Thyroid scan: this imaging test uses a small amount of a radioactive substance, usually radioactive iodine, to obtain a picture of the thyroid gland. A “cold” nodule means that the nodule is not functioning normally. A patient with a “cold” nodule should have a fine needle aspiration biopsy of the nodule. A “functioning”, or “hot”, nodule means that the nodule is taking up radioactive iodine to a degree that is either similar to or greater than the uptake of normal cells. The likelihood of cancer in these nodules is very low and a biopsy is often not needed.

Papillary thyroid cancer: the most common type of thyroid cancer. There are 4 variants of papillary thyroid cancer: classic, follicular, tall-cell and noninvasive follicular thyroid neoplasm with papillary-like nuclear features (NIFTP).

Total thyroidectomy: surgery to remove the entire thyroid gland.

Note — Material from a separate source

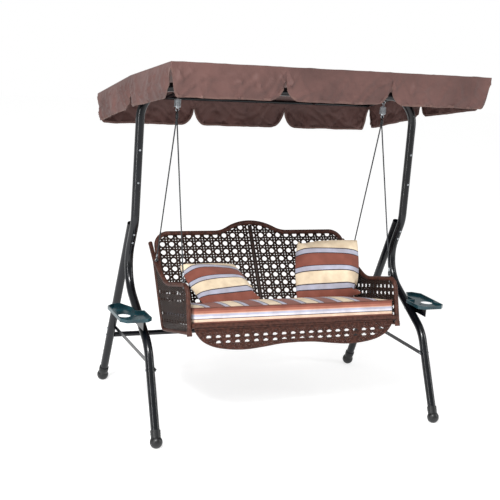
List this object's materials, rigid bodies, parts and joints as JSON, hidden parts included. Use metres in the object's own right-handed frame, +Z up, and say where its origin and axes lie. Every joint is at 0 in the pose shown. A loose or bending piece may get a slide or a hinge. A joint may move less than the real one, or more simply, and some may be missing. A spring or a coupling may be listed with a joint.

Radioactive iodine (RAI): this plays a valuable role in diagnosing and treating thyroid problems since it is taken up only by the thyroid gland. I-131 is the destructive form used to destroy thyroid tissue in the treatment of thyroid cancer and with an overactive thyroid. I-123 is the non-destructive form that does not damage the thyroid and is used in scans to take pictures of the thyroid (Thyroid Scan) or to take pictures of the whole body to look for thyroid cancer (Whole Body Scan).

Central neck compartment: the central portion of the neck between the hyoid bone above, and the sternum and collar bones below and laterally limited by the carotid arteries.

Prophylactic central neck dissection: careful removal of all lymphoid tissue in the central compartment of the neck, even if no obvious cancer is apparent in these lymph nodes.